Since the attacks, UK SME enquiries for cyber insurance at CFC have increased by 91%, according to Holmes.
Underwriting sources generally have also seen a spike in interest from this area of the market, following the high ransomware activity over summer.
As well as using the M&S attacks as a poster child for the benefit of having cyber insurance, Holmes explained that the argument for buyers to purchase cyber has never been stronger.
“It's cheaper, and you need it more than ever,” he said.
But he stressed that this will not be available indefinitely, describing the advantage as open for a limited window.
The cyber product, as it is, is arguably not fit to take full advantage of this SME window.
According to Holmes, the language that is used to discuss cyber insurance is “indecipherable” to SMEs, noting that even the name “cyber” is unhelpful.
He suggests that the product could be sold as “virtual property insurance” instead, employing a simplification of the product language to make it more understandable to SME buyers.

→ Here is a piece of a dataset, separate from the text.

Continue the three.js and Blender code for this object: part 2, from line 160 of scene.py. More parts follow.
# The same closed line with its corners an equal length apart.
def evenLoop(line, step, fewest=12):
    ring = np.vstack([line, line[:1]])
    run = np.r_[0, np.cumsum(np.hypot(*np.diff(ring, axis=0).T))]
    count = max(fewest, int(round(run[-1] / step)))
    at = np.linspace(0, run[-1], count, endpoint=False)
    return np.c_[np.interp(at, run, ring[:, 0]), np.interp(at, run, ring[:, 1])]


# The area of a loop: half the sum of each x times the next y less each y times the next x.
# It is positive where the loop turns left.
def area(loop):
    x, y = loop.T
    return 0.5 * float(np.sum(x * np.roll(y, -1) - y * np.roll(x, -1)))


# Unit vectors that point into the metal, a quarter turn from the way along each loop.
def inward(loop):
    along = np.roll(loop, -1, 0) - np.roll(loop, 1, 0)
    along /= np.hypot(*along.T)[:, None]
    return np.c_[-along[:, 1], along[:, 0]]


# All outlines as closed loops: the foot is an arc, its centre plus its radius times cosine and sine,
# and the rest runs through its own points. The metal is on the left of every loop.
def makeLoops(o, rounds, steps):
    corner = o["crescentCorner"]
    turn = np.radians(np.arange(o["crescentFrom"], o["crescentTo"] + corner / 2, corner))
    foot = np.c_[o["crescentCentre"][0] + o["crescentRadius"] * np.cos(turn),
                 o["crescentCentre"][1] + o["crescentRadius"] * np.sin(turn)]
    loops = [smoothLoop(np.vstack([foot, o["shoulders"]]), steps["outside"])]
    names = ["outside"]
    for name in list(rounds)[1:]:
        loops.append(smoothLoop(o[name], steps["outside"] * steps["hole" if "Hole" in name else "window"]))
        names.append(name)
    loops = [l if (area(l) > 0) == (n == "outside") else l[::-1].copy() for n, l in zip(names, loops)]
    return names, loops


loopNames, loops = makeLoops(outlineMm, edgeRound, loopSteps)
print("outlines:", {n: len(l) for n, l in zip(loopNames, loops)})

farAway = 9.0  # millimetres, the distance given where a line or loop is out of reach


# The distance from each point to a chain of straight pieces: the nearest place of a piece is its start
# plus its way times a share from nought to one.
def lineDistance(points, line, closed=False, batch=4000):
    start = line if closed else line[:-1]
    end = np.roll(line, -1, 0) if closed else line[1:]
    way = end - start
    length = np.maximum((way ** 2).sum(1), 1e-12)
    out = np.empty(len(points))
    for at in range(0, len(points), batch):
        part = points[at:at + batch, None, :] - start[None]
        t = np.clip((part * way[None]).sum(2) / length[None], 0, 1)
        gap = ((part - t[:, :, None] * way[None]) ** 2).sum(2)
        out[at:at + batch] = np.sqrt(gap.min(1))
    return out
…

“They just want a number to call and confidence that the phone will be answered,” Holmes said.
Others agreed that the product needs to be simplified.
IQUW’s Lewis said that work needs to be done to understand why those small clients aren't buying and to build a product that is “meaningful, relevant to them, but at the right price point”.
He suggested stripping the coverage back to focus on the core element of what's important to SME buyers to allow for a more competitive price.
Solving the SME demand problem is part of the bigger tension surrounding the cyber market outlook for 2026, with low demand a consistent headwind for carriers in the face of rising loss activity.
Sources described a market that is balanced on a knife’s edge, with conditions becoming more primed to snap, requiring remedial action as occurred during 2020-2022.
It appears the cyber market will have to employ underwriting discipline, hold the line on rate and pull back on lofty growth targets to make the transition into a harder market a smooth one, so that the product remains effective in the years to come.